Wednesday, February 6, 2013

Best Book Bets - 02/05/13

Another month has passed. The Super Bowl is in our rear view mirror, Valentine's Day and The Academy Awards loom on the horizon. Our life is made up of an endless series of events, each which we give importance and glow in the moment or dismiss with a yawn as they pass. Book releases are like that. Here's another assortment of quality releases for you to be the judge and jury; will they be on your to-read list or will they be voted off the island? Your choice, the bookie just betters the odds for a good read.

(Free Press)
The Love Song of Jonny Valentine - Teddy Wayne
(FICTION/CLOTH Wayne is considered a wunderkind in the world of novel writing. His first novel Kapitoil has been hailed as one of the best of  his generation. Even Jonathan Franzen bows at his alter. All the more surprising that he would now deliver a pop novel that is. well, Bieberlicious. Wayne takes his at first unassuming yet surgical sharp commentary and focuses in on our media culture, celebrity and its effect on our world.
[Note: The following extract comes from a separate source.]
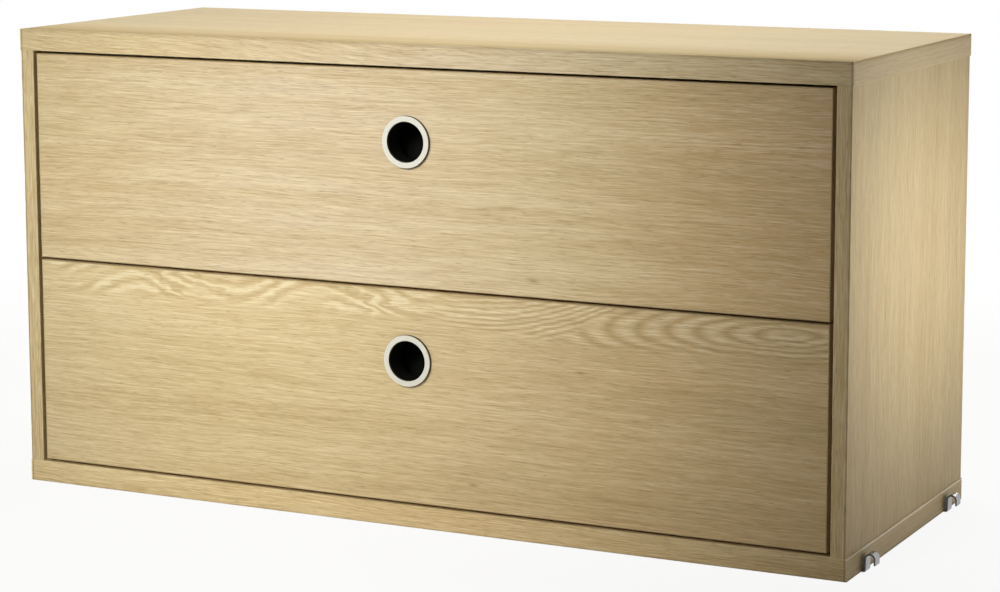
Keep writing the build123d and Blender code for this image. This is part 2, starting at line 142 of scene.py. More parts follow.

Jonny is a manufactured music icon who just wants to live his life like any other 11 year old. Jane, his mother is literally and figuratively high on fame and the plasticine life it provides her. A battle of wills ensues and between the snark and the sincerity of Jonny, the narrator we see that fame and noterity doesn't shield you from the pains of adolescence. 

(Tor)
A Natural History of Dragons - Marie Brennan
(FICTION/CLOTH) We had to present the cover art folded open just so you can see the breadth of this auspicious undertaking. A while back there was a book about Santa's reindeer written as a National Geographic book that made me smile. Brennan  goes one better by offering us the mythos of dragons in a faux academic text that follows the history of dragons through time with such slavish detail and authoritative sincerity. It truely is a marvel that will make you believe. It plays as a trascription of the memoirs of Isabella, a dragon naturalist, who has endured many an adventure as she documented dragons in our world. From the swamps of Mouleen to the peaks of Mrtyahaima she confronts the battlers of Keonga, rock-wyrms of Vystrana, and of course, dragons. It proves a great device to project you into a world of fantasy even if such writings isn't your obsession.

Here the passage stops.